(Given instruction): Repeat verbatim, and only, the lines of the data below, beginning at the line that contains "washer_inner = bail_pin_reach" and stopping after the line that contains "before = set(bpy.data.objects)".

(Source data):
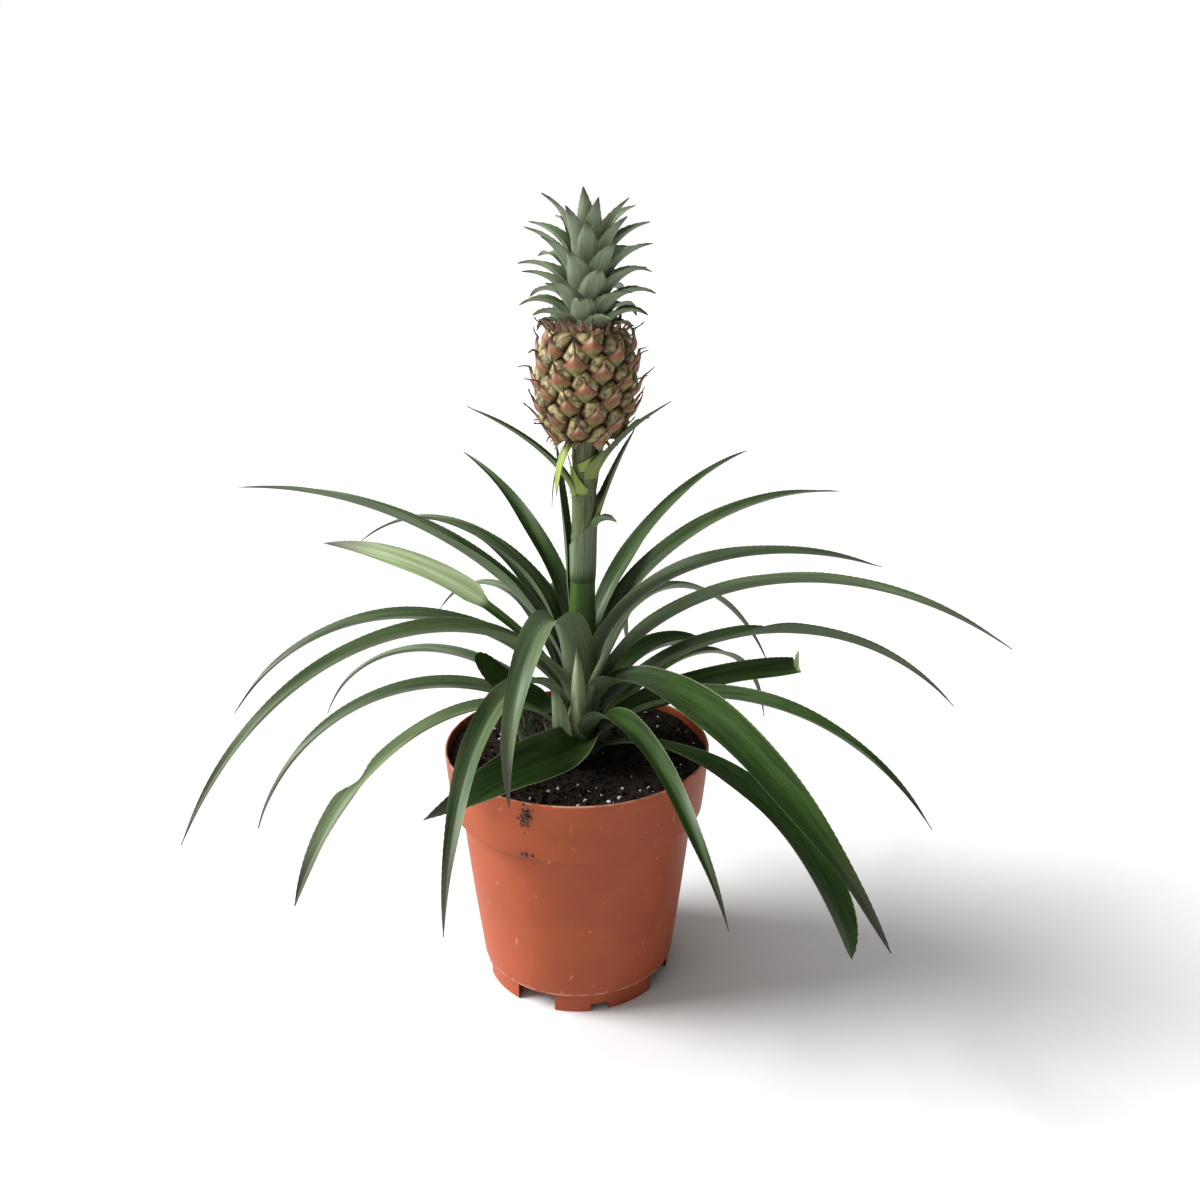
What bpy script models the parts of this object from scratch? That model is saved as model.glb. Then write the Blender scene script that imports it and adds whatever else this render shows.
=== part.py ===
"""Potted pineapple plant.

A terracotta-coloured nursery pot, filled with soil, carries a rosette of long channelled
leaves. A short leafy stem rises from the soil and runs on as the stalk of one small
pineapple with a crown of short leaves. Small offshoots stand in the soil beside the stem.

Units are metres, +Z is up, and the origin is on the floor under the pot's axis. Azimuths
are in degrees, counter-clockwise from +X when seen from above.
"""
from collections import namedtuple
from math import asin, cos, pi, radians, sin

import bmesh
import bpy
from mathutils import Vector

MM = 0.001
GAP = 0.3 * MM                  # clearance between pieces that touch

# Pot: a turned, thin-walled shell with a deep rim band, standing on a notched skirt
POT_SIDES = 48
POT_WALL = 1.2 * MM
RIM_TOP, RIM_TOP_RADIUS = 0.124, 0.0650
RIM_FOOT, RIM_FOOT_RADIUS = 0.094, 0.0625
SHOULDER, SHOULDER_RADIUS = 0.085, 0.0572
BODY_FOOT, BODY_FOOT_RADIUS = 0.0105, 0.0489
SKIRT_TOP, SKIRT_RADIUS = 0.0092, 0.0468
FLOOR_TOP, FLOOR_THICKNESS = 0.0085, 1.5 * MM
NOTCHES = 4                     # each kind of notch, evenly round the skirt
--
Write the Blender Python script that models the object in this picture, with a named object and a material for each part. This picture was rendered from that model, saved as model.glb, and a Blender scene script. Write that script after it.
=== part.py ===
...
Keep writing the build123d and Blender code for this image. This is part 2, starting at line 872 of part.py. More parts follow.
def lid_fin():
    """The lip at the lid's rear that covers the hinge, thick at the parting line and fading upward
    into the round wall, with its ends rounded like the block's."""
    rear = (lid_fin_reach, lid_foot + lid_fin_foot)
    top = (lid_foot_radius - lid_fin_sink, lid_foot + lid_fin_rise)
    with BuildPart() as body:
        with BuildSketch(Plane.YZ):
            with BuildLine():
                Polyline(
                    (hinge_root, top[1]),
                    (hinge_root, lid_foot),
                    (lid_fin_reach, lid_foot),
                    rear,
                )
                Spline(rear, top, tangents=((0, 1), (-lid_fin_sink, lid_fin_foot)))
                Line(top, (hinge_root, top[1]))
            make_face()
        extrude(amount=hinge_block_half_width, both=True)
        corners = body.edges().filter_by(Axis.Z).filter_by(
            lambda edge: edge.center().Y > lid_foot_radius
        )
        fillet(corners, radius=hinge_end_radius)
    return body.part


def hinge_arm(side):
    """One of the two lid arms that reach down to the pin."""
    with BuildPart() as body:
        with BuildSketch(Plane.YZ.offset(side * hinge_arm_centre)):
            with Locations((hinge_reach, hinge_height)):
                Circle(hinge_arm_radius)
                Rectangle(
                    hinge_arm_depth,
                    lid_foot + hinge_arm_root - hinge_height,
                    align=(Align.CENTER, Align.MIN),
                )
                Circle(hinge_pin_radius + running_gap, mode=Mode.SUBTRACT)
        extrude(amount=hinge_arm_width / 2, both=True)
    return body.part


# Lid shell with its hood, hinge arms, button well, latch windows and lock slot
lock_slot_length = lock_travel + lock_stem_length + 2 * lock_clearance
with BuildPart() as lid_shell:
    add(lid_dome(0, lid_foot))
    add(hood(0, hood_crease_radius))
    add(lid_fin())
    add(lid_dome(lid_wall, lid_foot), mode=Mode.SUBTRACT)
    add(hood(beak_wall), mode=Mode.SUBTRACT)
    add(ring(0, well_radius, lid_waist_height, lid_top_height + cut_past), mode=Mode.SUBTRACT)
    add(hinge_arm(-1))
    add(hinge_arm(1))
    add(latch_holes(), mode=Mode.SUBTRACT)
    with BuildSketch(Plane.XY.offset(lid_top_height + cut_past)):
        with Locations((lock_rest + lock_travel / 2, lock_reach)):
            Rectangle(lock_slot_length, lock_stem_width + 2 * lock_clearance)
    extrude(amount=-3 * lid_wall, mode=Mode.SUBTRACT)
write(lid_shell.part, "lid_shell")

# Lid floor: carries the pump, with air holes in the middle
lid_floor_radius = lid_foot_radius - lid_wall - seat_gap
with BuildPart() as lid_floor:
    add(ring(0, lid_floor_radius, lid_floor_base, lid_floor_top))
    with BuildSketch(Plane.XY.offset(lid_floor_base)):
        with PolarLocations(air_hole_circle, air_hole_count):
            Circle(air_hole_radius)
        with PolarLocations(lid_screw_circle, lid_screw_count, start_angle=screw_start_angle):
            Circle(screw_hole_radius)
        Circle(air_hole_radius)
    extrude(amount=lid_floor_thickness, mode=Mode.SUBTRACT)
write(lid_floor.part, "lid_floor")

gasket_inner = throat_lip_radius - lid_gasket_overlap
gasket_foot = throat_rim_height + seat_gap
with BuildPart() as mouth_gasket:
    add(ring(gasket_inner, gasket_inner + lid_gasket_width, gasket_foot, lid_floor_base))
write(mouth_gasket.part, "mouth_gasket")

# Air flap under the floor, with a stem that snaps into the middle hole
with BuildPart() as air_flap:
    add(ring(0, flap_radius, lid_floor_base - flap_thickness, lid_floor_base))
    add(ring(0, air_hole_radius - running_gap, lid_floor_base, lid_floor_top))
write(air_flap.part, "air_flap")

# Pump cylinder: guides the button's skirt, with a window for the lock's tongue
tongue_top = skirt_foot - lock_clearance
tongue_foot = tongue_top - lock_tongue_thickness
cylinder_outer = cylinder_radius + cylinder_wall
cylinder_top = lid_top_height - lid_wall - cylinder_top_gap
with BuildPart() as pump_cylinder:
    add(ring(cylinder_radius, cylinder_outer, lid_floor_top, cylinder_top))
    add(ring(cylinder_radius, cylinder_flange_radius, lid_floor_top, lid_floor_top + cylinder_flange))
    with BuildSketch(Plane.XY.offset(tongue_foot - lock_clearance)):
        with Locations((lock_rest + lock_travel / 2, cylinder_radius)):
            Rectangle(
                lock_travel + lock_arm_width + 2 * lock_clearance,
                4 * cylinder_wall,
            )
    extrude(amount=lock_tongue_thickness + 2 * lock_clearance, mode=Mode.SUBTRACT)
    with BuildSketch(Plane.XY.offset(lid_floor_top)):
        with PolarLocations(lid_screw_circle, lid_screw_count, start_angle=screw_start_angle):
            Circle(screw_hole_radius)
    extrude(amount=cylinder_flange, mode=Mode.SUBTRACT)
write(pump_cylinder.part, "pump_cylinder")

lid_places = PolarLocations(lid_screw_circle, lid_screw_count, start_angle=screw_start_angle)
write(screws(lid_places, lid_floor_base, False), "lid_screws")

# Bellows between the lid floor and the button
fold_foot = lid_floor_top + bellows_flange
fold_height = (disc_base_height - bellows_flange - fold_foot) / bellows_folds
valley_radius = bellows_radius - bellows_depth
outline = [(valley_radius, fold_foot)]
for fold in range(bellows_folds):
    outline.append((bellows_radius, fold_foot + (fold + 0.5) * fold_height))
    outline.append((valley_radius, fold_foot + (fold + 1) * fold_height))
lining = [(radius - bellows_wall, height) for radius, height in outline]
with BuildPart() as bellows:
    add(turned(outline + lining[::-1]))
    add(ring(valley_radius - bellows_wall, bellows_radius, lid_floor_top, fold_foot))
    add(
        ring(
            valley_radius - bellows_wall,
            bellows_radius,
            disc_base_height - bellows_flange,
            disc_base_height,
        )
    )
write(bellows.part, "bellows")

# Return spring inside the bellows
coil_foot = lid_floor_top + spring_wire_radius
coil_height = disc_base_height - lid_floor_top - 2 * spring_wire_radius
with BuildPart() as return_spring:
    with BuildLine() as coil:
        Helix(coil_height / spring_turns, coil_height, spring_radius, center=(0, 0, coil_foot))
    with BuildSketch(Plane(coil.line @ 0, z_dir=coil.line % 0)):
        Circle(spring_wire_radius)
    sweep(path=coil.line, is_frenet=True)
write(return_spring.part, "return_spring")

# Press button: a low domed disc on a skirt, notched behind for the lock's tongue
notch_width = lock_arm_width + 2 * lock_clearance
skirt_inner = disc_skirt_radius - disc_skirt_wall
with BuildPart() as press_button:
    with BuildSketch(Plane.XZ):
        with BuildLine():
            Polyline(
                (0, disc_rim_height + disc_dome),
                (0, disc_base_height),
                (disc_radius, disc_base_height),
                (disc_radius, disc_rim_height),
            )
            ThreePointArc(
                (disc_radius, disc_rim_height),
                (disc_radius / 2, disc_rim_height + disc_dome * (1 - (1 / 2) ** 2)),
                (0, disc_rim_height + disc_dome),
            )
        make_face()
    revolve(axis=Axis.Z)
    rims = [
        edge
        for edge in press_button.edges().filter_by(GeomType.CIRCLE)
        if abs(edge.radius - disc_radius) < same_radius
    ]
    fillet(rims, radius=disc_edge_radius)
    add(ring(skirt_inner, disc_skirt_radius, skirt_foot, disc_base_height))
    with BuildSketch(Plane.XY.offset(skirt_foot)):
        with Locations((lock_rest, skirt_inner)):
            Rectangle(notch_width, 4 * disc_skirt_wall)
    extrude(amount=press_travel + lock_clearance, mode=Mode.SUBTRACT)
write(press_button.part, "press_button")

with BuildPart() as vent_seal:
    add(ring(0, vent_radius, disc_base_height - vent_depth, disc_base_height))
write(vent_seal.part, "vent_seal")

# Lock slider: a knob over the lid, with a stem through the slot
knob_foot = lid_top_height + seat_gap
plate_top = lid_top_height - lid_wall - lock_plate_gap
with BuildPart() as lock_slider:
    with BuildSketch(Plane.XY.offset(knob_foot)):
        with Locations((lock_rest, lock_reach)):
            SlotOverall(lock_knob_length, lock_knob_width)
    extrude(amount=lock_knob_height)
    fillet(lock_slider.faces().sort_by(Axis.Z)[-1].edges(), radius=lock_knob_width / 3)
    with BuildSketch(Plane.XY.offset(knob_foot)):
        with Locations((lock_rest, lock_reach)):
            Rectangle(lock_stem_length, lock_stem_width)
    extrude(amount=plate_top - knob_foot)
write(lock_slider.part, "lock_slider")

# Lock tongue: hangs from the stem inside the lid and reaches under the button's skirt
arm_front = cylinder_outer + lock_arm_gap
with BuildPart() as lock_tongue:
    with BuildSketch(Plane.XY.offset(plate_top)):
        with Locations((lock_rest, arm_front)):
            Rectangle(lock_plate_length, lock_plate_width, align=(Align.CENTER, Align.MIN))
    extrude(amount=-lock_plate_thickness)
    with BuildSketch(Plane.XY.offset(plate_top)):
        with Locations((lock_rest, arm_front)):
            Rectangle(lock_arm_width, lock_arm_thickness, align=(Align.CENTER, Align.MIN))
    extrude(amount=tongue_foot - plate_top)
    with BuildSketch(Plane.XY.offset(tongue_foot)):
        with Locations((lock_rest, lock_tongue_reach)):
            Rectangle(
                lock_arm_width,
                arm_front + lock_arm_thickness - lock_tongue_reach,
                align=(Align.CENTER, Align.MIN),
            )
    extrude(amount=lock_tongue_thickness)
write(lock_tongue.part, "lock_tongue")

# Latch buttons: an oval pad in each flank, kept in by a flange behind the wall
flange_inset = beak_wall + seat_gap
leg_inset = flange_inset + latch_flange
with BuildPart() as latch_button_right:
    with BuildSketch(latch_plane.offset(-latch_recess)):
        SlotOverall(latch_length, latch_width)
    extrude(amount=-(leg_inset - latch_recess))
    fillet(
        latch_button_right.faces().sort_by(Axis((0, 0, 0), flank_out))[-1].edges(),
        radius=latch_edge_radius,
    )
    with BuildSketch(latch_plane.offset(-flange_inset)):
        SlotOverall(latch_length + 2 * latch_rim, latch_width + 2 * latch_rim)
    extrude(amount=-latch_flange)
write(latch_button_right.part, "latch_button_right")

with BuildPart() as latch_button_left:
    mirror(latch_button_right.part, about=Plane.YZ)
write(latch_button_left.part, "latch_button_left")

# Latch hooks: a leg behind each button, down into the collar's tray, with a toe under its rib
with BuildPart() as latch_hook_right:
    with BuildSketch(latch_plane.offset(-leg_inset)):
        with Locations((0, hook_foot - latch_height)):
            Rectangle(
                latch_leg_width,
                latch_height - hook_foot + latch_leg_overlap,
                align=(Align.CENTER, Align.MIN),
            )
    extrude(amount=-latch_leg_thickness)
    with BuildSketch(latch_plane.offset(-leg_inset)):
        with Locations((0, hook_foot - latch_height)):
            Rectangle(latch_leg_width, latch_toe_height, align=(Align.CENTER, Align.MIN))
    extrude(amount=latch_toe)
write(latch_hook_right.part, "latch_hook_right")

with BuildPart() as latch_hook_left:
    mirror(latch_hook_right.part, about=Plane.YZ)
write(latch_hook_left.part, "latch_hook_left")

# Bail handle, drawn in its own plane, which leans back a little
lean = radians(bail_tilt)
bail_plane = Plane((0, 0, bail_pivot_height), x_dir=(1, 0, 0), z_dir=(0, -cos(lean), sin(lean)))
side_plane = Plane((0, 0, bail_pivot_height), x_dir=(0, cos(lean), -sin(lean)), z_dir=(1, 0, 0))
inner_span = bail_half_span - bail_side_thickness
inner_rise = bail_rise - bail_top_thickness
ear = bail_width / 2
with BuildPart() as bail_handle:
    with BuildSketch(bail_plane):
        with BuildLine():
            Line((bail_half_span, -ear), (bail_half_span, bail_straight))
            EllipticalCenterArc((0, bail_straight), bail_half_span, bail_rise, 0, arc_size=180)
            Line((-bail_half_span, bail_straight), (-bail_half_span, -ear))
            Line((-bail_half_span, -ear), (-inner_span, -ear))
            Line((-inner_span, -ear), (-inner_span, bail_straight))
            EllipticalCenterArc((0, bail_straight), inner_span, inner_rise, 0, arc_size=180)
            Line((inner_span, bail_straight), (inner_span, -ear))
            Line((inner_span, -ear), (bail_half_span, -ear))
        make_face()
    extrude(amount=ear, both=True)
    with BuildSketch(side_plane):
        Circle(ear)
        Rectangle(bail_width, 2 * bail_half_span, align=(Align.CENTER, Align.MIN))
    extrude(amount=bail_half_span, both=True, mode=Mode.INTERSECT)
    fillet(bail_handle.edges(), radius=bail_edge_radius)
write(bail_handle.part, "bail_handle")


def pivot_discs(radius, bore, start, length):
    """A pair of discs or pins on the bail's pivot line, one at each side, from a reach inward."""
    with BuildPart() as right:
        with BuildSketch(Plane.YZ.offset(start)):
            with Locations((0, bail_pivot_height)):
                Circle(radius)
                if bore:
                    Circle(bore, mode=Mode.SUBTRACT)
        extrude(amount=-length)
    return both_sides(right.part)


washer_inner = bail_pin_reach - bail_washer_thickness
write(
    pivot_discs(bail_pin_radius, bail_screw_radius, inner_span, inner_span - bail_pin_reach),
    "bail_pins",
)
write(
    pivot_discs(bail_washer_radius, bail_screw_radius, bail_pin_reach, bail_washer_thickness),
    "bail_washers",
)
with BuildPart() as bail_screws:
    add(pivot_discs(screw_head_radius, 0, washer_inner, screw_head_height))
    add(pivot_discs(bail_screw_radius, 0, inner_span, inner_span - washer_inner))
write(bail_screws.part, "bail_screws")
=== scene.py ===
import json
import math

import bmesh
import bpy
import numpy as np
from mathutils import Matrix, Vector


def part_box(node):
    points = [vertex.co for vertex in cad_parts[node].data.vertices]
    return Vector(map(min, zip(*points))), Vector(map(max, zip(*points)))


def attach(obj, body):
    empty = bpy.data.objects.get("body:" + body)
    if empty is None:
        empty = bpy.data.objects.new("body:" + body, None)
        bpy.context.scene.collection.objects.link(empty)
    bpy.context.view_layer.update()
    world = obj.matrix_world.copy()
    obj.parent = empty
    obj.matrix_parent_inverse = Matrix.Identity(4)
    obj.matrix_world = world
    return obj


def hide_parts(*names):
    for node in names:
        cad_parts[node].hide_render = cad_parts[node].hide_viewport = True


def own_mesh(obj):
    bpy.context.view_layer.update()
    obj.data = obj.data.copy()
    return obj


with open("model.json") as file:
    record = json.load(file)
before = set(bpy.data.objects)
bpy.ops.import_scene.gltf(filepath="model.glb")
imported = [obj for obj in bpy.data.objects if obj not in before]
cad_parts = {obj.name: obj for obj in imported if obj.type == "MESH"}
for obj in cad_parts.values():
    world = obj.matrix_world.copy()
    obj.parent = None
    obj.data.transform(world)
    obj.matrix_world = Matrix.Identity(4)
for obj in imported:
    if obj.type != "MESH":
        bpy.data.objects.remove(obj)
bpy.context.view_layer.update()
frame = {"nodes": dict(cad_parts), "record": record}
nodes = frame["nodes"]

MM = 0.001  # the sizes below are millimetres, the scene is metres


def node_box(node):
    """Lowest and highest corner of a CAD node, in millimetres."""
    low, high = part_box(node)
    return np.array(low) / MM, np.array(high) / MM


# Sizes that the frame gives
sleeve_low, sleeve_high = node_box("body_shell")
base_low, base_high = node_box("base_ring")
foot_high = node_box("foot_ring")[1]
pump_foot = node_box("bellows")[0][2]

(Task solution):
washer_inner = bail_pin_reach - bail_washer_thickness
write(
    pivot_discs(bail_pin_radius, bail_screw_radius, inner_span, inner_span - bail_pin_reach),
    "bail_pins",
)
write(
    pivot_discs(bail_washer_radius, bail_screw_radius, bail_pin_reach, bail_washer_thickness),
    "bail_washers",
)
with BuildPart() as bail_screws:
    add(pivot_discs(screw_head_radius, 0, washer_inner, screw_head_height))
    add(pivot_discs(bail_screw_radius, 0, inner_span, inner_span - washer_inner))
write(bail_screws.part, "bail_screws")
=== scene.py ===
import json
import math

import bmesh
import bpy
import numpy as np
from mathutils import Matrix, Vector


def part_box(node):
    points = [vertex.co for vertex in cad_parts[node].data.vertices]
    return Vector(map(min, zip(*points))), Vector(map(max, zip(*points)))


def attach(obj, body):
    empty = bpy.data.objects.get("body:" + body)
    if empty is None:
        empty = bpy.data.objects.new("body:" + body, None)
        bpy.context.scene.collection.objects.link(empty)
    bpy.context.view_layer.update()
    world = obj.matrix_world.copy()
    obj.parent = empty
    obj.matrix_parent_inverse = Matrix.Identity(4)
    obj.matrix_world = world
    return obj


def hide_parts(*names):
    for node in names:
        cad_parts[node].hide_render = cad_parts[node].hide_viewport = True


def own_mesh(obj):
    bpy.context.view_layer.update()
    obj.data = obj.data.copy()
    return obj


with open("model.json") as file:
    record = json.load(file)
before = set(bpy.data.objects)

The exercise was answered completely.